Helmut Lang: The absent friend

There are those working within the fashion industry who feel positively bereft since Helmut Lang took leave of his own label in 2005, creating a yawning gap in the Paris schedule. Lang's brand of resolutely metropolitan style – which touched everything from his dark, skinny tailoring to the way models, male and female, positively stormed around his ground-level catwalk, looking fit for real as well as fashion life – presented an unusually inspirational view of contemporary humanity that remains unsurpassed. The looks he came up with in the late 1990s in particular are busily informing other people's collections just now – from Karl Lagerfeld's signature label to Gap. His ad campaigns from that period were equally ground-breaking, not least because they eschewed the presence of anything so banal as a stitch of clothing.

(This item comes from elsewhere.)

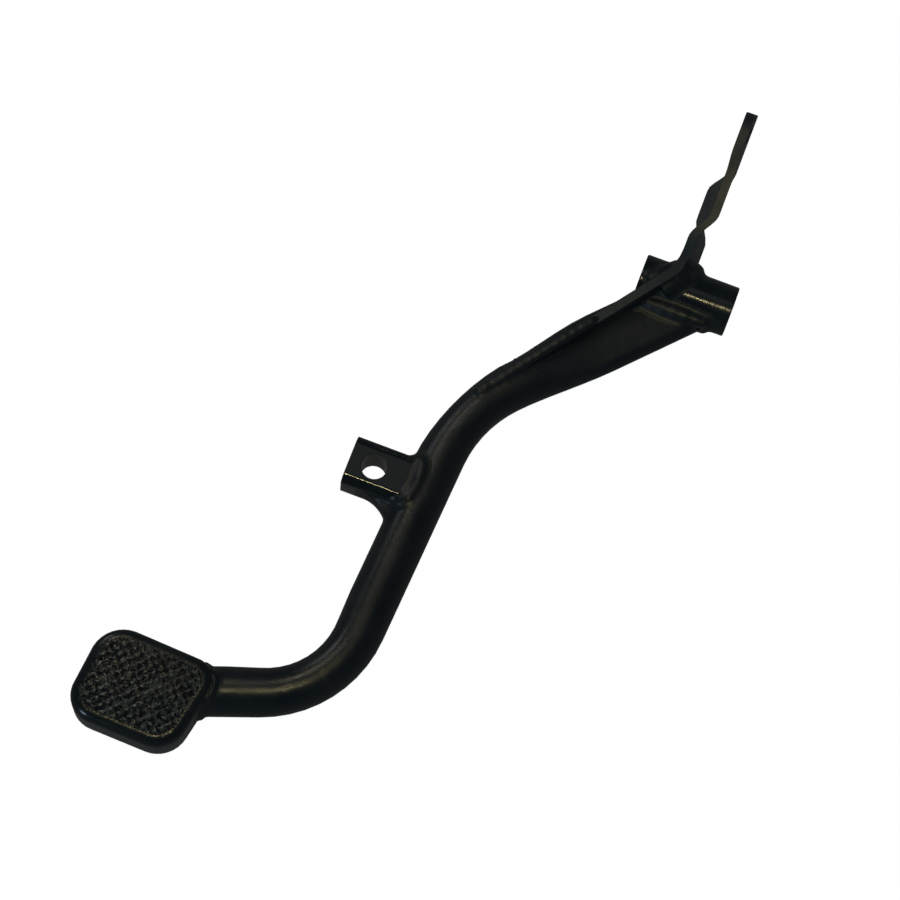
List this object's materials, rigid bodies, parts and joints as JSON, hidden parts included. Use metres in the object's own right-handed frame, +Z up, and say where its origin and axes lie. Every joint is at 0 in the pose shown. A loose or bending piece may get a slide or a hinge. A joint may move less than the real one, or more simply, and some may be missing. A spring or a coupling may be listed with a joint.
{
  "type": "rear brake pedal",
  "caption": "Motorbike rear brake pedal: bent tube arm with a cross-grooved foot pad, a drilled adjuster lug, a pivot tube and a twisted brake rod lever",
  "frame": {"origin": "middle of the pivot bore, on its axis", "axes": "+X forward along the motorbike, +Y inboard along the pivot axis, +Z up"},
  "size_m": [0.3085, 0.1808, 0.0506],
  "materials": {
    "enamel": "gloss black enamel",
    "pad_enamel": "satin black enamel",
    "weld_enamel": "gloss black enamel over weld"
  },
  "bodies": {
    "root": {"pivot_tube": "enamel", "arm_tube": "enamel", "foot_pad": "pad_enamel", "adjuster_lug": "enamel", "rod_lever": "enamel", "arm_weld": "weld_enamel", "plate_weld": "weld_enamel", "foot_weld_outboard": "weld_enamel", "foot_weld_inboard": "weld_enamel", "lug_weld": "weld_enamel", "pad_weld": "weld_enamel"}
  },
  "joints": []
}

So what is the designer up to these days? When he's not at home with his chickens in the Hamptons, he has turned his hand to fine art – his first exhibition opened in Hanover last month. Anyone who knows and loves him, however, can't help hoping that he'll make a fashion comeback some time soon.

Hedi Slimane: The renaissance man

Also ripe for a second coming is the menswear designer Hedi Slimane. Slimane was responsible for critically acclaimed menswear collections first at Yves Saint Laurent, where he was employed between 1997 and 1999, then at Dior. During that period he transformed the look of modern menswear, creating the ultra-skinny, androgynous look that was so desirable women started buying it too.

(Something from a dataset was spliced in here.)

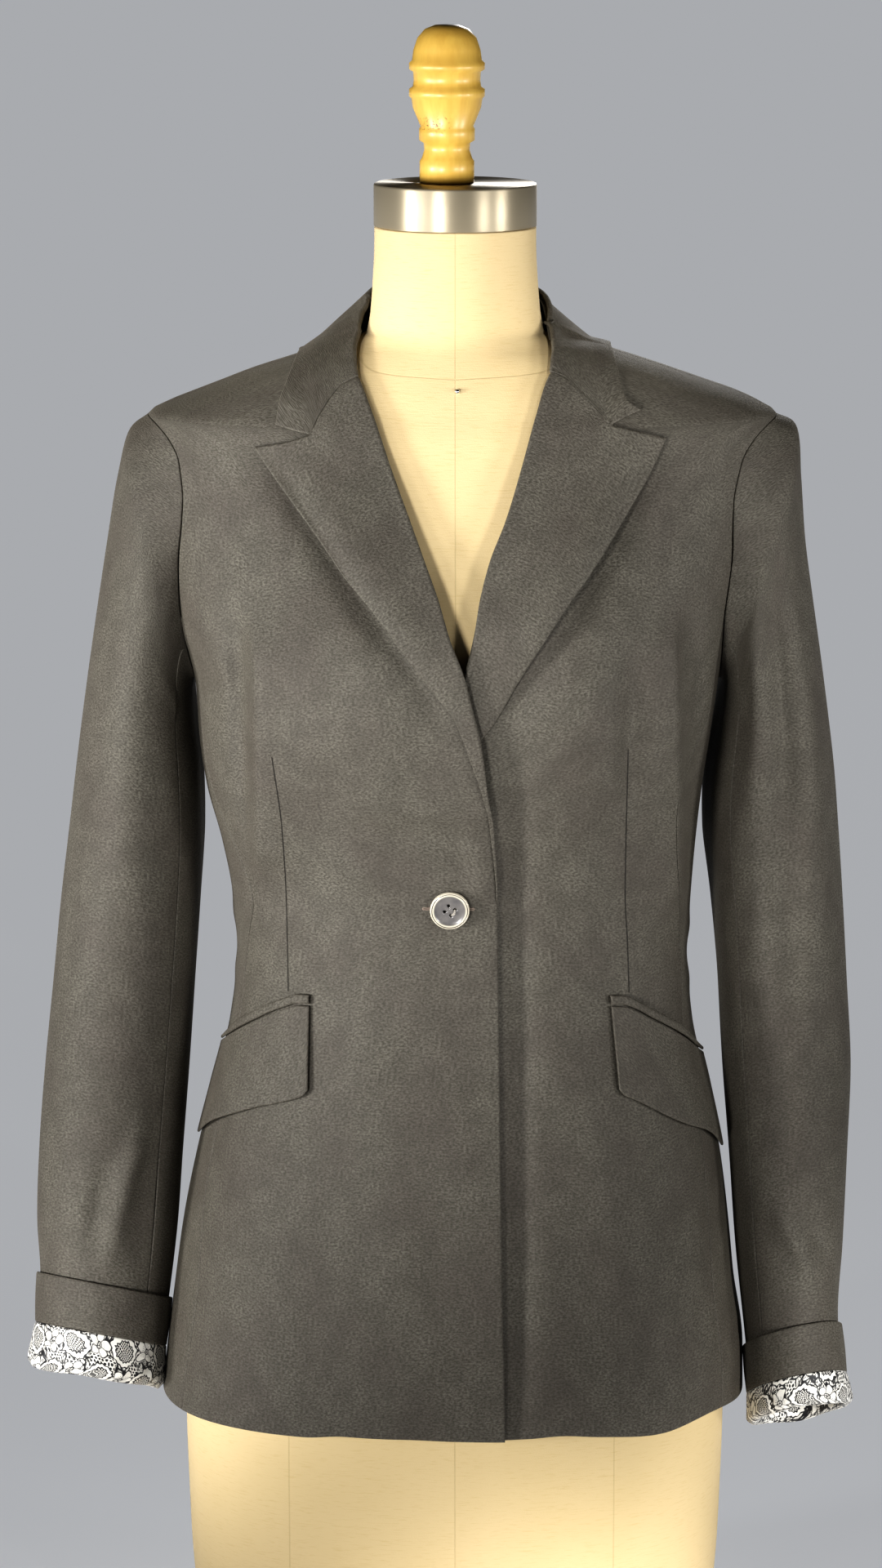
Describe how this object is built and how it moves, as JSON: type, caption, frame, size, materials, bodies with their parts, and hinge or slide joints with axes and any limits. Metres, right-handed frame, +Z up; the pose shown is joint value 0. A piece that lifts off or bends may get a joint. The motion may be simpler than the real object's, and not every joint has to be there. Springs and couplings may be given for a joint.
{
  "type": "blazer on dress form",
  "caption": "Fitted single-breasted blazer with peak lapels, flap pockets and turned-up lined cuffs, worn on a limbless dress form with a turned wooden top.",
  "frame": {"origin": "middle of the base's flat underside, on the floor", "axes": "+Z up through the form's neck, -Y out of the garment's front, +X to the wearer's left"},
  "size_m": [0.4938, 0.261, 0.982],
  "materials": {
    "suiting": "dark taupe crepe-backed satin with a soft sheen",
    "lining": "thin lining printed with white lace on black",
    "horn": "polished dark horn-like resin",
    "form_cotton": "cream plain-weave cotton stretched over the form",
    "cap_steel": "brushed round",
    "turned_wood": "turned, stained golden brown and varnished"
  },
  "bodies": {
    "root": {"front_right": "suiting", "front_left": "suiting", "side_right": "suiting", "side_left": "suiting", "back_right": "suiting", "back_left": "suiting", "lapel_right": "suiting", "lapel_left": "suiting", "collar": "suiting", "collar_stand": "suiting", "upper_sleeve_right": "suiting", "upper_sleeve_left": "suiting", "under_sleeve_right": "suiting", "under_sleeve_left": "suiting", "cuff_band_right": "suiting", "cuff_band_left": "suiting", "cuff_lining_right": "lining", "cuff_lining_left": "lining", "pocket_welt_right": "suiting", "pocket_welt_left": "suiting", "pocket_flap_right": "suiting", "pocket_flap_left": "suiting", "button": "horn", "form_body": "form_cotton", "form_cap": "cap_steel", "form_finial": "turned_wood", "form_base": "turned_wood"}
  },
  "joints": []
}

At Dior, Slimane was responsible not just for clothing but also for fragrance and cosmetics lines. He parted company with the luxury label early in 2007 after both sides spent six months trying to reach a new contractual agreement.

As well as being one of the most accomplished fashion designers to emerge in recent years, Slimane, like his admirer Karl Lagerfeld, is something of a renaissance man. He has designed album covers and contributed writing and photography to numerous style and fashion magazines. Everyone who is anyone awaits his return to fashion with anticipation – and a debut in womenswear in particular.